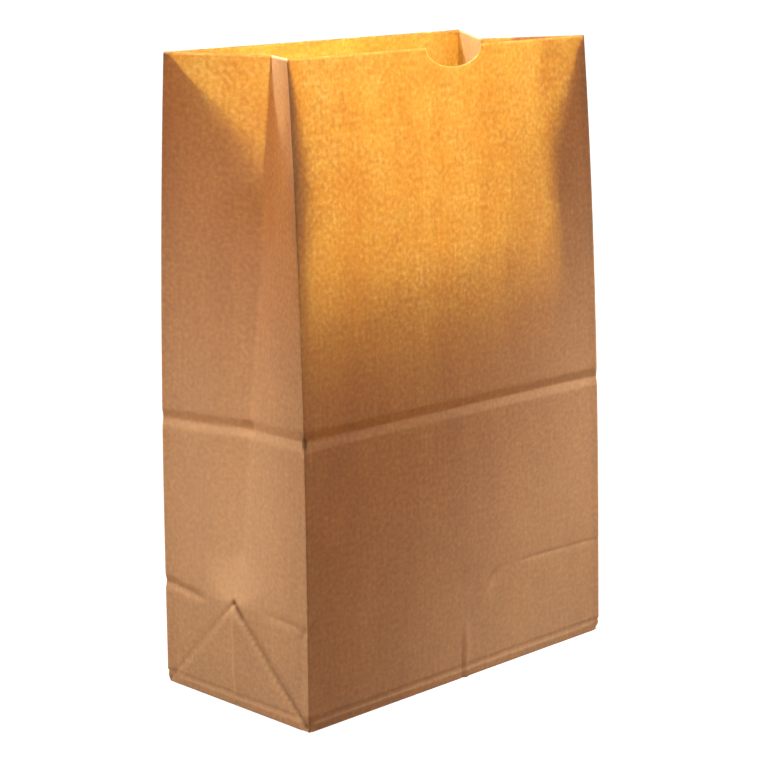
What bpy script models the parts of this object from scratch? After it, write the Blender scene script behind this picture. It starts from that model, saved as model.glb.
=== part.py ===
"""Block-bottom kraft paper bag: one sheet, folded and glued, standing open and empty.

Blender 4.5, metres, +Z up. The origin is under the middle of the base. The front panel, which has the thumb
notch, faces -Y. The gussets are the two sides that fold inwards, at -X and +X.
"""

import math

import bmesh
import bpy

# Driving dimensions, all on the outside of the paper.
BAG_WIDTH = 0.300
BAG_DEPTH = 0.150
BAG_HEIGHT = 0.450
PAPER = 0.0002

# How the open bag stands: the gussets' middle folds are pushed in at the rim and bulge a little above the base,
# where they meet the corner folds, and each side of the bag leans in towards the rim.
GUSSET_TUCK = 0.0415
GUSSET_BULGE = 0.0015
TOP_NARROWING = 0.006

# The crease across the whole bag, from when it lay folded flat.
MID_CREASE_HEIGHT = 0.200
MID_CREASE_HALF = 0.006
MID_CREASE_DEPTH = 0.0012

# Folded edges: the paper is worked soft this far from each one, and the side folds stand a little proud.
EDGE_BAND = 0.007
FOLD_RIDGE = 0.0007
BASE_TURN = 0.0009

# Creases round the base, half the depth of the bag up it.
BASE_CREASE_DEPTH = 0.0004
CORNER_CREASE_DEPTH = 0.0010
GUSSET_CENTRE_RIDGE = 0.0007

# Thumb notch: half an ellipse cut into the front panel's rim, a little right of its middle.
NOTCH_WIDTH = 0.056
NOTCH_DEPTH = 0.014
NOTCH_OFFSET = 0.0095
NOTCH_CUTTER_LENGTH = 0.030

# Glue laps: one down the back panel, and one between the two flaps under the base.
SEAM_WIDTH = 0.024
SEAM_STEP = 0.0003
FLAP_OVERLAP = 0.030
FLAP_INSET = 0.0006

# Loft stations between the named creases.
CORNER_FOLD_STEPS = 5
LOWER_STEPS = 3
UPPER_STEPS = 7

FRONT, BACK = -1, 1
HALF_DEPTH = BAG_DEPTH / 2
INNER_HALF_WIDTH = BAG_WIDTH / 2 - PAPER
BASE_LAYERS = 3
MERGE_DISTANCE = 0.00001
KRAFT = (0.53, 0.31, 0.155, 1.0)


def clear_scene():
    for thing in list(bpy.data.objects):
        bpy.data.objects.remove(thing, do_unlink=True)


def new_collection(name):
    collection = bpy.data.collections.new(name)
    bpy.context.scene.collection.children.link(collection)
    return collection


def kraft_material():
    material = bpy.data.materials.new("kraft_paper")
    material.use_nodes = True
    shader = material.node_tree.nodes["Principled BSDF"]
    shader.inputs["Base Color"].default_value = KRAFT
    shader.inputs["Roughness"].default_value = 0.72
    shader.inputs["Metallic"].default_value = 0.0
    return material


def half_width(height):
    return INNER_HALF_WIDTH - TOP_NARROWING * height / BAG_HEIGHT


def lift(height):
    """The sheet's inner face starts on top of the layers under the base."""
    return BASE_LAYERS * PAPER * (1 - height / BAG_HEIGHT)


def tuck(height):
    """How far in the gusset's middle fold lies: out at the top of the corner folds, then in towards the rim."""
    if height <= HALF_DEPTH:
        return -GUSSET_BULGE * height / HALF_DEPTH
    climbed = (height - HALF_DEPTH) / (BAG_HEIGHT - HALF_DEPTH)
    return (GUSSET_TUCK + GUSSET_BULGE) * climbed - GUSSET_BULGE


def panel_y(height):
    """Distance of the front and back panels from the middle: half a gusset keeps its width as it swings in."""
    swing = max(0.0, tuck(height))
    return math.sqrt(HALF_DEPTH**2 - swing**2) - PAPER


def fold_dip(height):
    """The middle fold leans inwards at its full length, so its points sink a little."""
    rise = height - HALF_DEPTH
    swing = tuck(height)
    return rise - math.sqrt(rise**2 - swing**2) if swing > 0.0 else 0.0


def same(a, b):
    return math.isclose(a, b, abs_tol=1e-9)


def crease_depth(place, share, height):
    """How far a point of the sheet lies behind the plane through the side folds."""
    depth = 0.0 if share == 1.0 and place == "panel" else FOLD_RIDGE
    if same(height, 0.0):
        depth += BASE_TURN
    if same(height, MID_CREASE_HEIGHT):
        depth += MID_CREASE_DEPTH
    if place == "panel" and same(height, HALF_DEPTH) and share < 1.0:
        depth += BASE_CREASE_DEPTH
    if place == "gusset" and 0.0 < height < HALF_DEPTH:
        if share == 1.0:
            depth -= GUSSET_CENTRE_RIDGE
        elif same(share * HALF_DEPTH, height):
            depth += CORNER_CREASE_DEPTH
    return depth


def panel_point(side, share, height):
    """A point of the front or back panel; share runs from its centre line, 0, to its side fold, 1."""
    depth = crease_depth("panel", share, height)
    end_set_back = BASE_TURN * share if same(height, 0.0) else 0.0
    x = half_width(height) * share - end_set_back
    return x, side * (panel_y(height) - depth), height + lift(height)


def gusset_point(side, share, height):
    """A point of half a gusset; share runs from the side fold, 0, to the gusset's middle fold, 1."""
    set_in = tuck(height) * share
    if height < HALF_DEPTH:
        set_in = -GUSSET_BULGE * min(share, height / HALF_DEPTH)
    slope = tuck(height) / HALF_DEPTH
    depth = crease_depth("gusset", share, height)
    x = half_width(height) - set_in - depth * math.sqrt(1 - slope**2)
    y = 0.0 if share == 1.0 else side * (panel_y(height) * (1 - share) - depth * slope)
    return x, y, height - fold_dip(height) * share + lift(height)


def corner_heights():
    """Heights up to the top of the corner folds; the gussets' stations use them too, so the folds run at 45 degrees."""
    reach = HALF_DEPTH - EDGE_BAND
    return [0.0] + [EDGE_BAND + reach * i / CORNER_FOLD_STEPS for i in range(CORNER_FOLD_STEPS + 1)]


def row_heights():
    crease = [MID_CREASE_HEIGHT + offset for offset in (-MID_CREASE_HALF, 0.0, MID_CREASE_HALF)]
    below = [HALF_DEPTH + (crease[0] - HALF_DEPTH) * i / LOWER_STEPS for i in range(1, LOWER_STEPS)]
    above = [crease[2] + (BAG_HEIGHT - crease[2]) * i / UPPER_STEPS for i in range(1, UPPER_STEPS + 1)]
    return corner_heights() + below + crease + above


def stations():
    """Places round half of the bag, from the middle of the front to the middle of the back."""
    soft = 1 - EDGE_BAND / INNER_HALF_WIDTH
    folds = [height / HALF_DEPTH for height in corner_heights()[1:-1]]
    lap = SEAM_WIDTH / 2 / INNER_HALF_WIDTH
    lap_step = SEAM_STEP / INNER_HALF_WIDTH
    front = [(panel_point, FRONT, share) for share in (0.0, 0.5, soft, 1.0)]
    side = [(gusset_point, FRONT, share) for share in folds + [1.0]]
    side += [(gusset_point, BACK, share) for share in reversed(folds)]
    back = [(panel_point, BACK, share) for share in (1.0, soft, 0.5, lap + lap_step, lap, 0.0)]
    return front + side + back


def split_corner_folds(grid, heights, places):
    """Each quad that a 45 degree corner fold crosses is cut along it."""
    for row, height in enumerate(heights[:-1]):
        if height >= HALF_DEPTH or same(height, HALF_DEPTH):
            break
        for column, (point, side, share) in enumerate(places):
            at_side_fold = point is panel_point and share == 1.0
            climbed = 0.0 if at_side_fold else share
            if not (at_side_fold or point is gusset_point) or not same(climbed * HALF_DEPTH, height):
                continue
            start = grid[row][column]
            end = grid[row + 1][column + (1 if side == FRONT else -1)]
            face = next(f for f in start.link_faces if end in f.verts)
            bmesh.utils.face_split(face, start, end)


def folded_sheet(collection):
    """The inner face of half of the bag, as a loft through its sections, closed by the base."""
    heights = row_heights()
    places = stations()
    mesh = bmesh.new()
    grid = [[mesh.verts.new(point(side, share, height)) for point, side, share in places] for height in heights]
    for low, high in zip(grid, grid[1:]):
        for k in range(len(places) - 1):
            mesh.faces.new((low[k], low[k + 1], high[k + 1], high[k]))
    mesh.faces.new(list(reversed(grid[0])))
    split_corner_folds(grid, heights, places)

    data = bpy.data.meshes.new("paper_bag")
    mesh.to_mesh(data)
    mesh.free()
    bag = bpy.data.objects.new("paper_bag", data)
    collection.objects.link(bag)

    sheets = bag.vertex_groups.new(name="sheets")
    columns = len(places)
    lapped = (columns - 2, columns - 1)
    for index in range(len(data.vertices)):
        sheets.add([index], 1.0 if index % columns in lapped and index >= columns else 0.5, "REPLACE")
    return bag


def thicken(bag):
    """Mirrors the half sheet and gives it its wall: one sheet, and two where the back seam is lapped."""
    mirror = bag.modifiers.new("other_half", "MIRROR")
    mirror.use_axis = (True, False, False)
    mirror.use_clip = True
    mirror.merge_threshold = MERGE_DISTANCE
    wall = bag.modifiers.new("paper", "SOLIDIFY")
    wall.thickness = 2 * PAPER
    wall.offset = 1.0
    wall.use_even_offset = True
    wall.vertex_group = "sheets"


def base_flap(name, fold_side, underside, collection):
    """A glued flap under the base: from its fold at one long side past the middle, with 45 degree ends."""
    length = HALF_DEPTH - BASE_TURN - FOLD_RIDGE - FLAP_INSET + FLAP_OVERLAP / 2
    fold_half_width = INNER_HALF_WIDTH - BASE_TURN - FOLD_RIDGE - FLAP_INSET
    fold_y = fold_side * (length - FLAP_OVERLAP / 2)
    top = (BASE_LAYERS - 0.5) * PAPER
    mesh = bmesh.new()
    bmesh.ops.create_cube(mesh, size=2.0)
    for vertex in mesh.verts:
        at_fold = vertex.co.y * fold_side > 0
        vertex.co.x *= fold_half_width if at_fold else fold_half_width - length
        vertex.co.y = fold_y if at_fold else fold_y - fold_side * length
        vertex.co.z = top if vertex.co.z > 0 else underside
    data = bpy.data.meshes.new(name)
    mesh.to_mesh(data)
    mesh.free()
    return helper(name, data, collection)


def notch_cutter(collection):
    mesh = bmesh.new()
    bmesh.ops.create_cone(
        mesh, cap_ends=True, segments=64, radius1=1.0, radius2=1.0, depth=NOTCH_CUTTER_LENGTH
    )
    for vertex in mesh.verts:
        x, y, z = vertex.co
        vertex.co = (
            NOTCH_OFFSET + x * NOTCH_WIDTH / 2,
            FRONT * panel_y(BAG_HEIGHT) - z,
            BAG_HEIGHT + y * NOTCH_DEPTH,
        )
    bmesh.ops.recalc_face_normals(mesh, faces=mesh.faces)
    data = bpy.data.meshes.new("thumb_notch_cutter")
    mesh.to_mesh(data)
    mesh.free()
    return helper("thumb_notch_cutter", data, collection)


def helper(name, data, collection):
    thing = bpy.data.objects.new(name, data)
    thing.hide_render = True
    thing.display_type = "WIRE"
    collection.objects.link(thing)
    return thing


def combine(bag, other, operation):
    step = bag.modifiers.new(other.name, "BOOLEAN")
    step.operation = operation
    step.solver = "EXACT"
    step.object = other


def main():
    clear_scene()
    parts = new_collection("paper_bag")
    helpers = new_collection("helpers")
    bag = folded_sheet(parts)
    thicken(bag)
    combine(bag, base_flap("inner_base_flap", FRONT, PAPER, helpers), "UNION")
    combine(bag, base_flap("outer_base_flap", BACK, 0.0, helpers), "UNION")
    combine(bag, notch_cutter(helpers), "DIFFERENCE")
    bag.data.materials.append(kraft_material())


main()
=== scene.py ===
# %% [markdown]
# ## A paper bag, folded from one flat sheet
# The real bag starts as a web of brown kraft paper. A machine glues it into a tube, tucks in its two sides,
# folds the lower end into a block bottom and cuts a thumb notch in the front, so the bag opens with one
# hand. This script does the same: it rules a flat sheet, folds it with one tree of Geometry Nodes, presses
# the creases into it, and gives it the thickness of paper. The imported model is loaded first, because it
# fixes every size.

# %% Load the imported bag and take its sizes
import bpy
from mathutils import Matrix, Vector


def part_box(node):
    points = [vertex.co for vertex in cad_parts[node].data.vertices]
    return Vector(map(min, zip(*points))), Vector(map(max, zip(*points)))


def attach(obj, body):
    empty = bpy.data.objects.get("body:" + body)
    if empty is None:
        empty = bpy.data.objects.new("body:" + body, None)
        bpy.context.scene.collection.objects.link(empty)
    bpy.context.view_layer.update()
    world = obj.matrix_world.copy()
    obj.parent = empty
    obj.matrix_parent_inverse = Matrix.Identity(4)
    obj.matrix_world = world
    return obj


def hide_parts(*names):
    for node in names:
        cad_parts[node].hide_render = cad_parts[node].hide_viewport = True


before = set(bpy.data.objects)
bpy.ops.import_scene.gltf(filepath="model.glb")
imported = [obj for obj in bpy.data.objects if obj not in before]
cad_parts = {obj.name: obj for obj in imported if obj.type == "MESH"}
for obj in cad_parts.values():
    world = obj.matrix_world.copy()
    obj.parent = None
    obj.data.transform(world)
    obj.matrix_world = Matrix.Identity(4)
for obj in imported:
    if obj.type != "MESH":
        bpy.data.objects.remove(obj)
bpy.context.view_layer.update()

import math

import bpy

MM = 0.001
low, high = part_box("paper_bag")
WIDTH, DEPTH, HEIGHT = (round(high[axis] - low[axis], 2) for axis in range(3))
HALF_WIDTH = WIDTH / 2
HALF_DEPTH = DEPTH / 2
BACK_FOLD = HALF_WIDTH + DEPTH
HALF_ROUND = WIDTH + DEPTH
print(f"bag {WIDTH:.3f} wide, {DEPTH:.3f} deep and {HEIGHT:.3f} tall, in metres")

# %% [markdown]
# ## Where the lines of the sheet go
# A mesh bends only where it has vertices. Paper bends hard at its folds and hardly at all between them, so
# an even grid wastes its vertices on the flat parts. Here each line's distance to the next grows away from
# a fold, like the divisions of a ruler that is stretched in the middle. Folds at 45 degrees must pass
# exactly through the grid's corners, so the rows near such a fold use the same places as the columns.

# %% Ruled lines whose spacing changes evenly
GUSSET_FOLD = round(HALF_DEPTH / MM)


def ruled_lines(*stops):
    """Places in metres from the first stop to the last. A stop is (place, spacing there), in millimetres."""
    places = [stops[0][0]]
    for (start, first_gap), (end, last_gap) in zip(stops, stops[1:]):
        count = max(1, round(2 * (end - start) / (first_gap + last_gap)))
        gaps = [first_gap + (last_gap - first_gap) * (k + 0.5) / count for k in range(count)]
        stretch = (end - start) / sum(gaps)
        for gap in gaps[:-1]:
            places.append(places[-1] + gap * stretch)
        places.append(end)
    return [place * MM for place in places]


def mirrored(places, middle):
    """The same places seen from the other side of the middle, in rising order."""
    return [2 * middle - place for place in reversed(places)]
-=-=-
[Description of the task]: Only the lines from the beginning of the material to the line containing "FLAP_INSET = 0.0006" should be echoed, verbatim and in full.

[Answer to the task]:
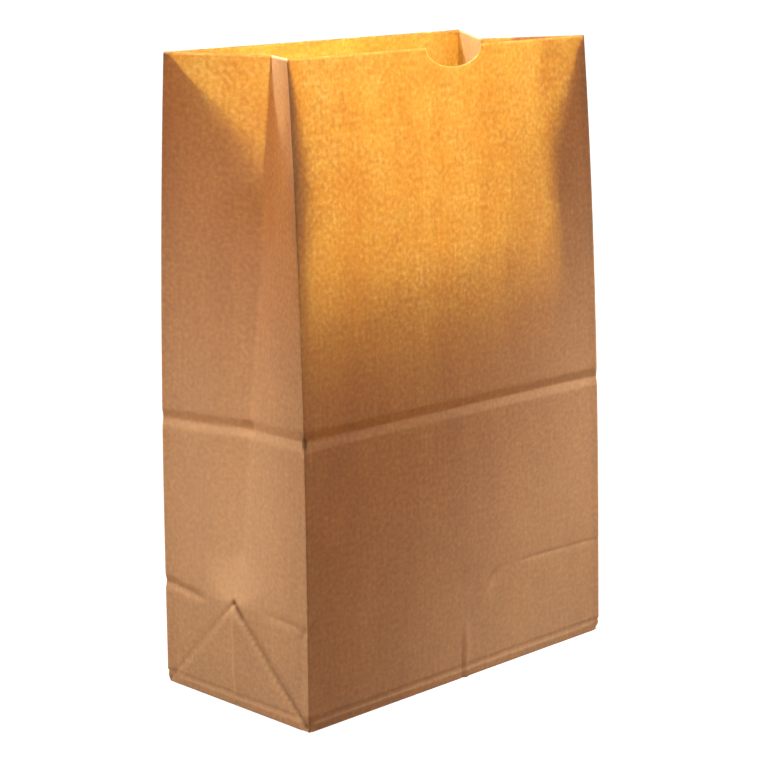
What bpy script models the parts of this object from scratch? After it, write the Blender scene script behind this picture. It starts from that model, saved as model.glb.
=== part.py ===
"""Block-bottom kraft paper bag: one sheet, folded and glued, standing open and empty.

Blender 4.5, metres, +Z up. The origin is under the middle of the base. The front panel, which has the thumb
notch, faces -Y. The gussets are the two sides that fold inwards, at -X and +X.
"""

import math

import bmesh
import bpy

# Driving dimensions, all on the outside of the paper.
BAG_WIDTH = 0.300
BAG_DEPTH = 0.150
BAG_HEIGHT = 0.450
PAPER = 0.0002

# How the open bag stands: the gussets' middle folds are pushed in at the rim and bulge a little above the base,
# where they meet the corner folds, and each side of the bag leans in towards the rim.
GUSSET_TUCK = 0.0415
GUSSET_BULGE = 0.0015
TOP_NARROWING = 0.006

# The crease across the whole bag, from when it lay folded flat.
MID_CREASE_HEIGHT = 0.200
MID_CREASE_HALF = 0.006
MID_CREASE_DEPTH = 0.0012

# Folded edges: the paper is worked soft this far from each one, and the side folds stand a little proud.
EDGE_BAND = 0.007
FOLD_RIDGE = 0.0007
BASE_TURN = 0.0009

# Creases round the base, half the depth of the bag up it.
BASE_CREASE_DEPTH = 0.0004
CORNER_CREASE_DEPTH = 0.0010
GUSSET_CENTRE_RIDGE = 0.0007

# Thumb notch: half an ellipse cut into the front panel's rim, a little right of its middle.
NOTCH_WIDTH = 0.056
NOTCH_DEPTH = 0.014
NOTCH_OFFSET = 0.0095
NOTCH_CUTTER_LENGTH = 0.030

# Glue laps: one down the back panel, and one between the two flaps under the base.
SEAM_WIDTH = 0.024
SEAM_STEP = 0.0003
FLAP_OVERLAP = 0.030
FLAP_INSET = 0.0006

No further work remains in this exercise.